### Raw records
########
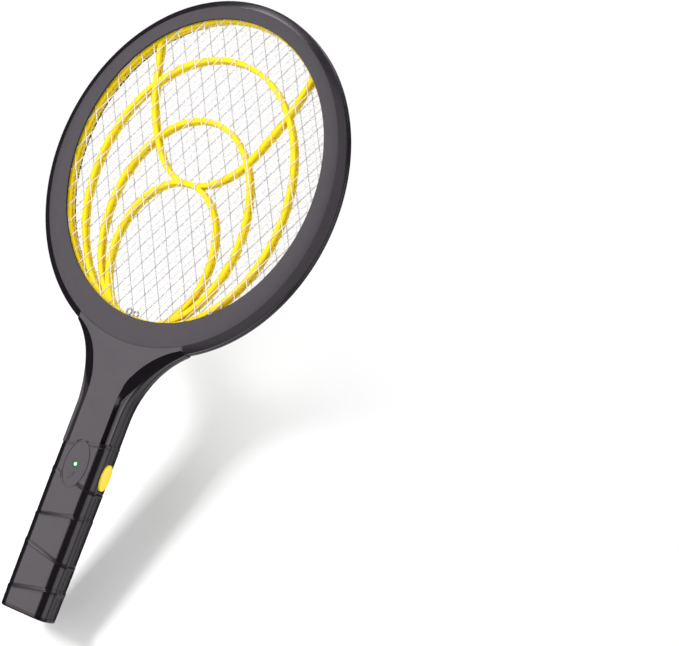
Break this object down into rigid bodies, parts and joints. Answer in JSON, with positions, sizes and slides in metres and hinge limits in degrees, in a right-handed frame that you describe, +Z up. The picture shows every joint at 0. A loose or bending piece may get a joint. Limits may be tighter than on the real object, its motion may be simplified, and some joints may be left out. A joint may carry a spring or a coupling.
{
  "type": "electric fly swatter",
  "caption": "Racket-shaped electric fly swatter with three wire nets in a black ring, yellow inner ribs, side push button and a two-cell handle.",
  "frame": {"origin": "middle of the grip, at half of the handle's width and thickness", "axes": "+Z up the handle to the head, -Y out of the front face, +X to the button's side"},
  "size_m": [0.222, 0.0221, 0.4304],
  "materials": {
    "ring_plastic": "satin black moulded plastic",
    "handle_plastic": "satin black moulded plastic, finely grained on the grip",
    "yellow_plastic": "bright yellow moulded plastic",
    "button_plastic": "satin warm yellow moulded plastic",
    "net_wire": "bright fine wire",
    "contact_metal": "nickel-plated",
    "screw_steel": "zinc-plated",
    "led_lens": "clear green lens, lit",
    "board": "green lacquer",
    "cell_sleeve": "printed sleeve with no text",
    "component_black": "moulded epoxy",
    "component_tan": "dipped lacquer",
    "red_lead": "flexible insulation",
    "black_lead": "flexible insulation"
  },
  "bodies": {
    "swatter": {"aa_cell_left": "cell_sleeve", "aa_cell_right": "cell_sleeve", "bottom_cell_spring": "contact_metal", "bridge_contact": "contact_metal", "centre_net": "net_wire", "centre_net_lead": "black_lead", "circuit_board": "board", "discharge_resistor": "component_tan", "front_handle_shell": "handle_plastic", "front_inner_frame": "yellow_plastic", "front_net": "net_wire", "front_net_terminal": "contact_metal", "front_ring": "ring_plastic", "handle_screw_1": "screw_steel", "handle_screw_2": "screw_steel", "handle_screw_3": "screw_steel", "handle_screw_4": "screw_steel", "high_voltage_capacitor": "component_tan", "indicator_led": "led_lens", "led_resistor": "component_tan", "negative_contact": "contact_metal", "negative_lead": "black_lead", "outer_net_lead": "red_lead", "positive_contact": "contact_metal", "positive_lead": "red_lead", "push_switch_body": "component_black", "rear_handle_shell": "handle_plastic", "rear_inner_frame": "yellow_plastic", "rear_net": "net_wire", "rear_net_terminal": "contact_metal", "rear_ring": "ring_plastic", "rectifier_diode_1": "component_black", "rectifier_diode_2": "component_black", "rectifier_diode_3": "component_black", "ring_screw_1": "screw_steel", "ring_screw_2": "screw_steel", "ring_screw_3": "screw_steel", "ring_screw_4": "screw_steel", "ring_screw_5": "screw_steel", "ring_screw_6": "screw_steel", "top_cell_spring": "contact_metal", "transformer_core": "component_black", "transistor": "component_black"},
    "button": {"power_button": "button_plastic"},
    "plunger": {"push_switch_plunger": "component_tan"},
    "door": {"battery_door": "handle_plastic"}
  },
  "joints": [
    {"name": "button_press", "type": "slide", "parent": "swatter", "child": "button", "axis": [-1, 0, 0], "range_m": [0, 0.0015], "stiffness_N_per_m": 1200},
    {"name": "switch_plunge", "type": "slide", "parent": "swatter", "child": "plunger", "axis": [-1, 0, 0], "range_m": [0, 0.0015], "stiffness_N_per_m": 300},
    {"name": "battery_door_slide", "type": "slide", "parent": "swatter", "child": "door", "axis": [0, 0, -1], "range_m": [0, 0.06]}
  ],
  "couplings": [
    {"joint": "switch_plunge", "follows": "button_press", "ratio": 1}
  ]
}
########
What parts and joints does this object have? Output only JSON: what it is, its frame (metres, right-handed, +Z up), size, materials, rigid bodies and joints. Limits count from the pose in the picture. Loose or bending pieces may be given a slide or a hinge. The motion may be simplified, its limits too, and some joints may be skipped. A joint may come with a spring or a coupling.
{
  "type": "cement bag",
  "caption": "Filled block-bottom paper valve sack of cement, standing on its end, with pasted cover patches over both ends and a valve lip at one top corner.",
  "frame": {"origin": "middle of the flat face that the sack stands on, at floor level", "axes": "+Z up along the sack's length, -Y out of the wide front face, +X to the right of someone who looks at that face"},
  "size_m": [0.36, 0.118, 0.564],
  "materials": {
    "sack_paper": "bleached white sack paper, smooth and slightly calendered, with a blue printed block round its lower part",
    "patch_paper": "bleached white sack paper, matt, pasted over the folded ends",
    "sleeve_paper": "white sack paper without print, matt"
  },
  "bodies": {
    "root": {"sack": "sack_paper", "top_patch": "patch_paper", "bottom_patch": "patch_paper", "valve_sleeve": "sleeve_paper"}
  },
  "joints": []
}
########
### Exercise goal
Look over the listing. Pull out every line with the string "object" in it.

### Complete answer
Break this object down into rigid bodies, parts and joints. Answer in JSON, with positions, sizes and slides in metres and hinge limits in degrees, in a right-handed frame that you describe, +Z up. The picture shows every joint at 0. A loose or bending piece may get a joint. Limits may be tighter than on the real object, its motion may be simplified, and some joints may be left out. A joint may carry a spring or a coupling.
What parts and joints does this object have? Output only JSON: what it is, its frame (metres, right-handed, +Z up), size, materials, rigid bodies and joints. Limits count from the pose in the picture. Loose or bending pieces may be given a slide or a hinge. The motion may be simplified, its limits too, and some joints may be skipped. A joint may come with a spring or a coupling.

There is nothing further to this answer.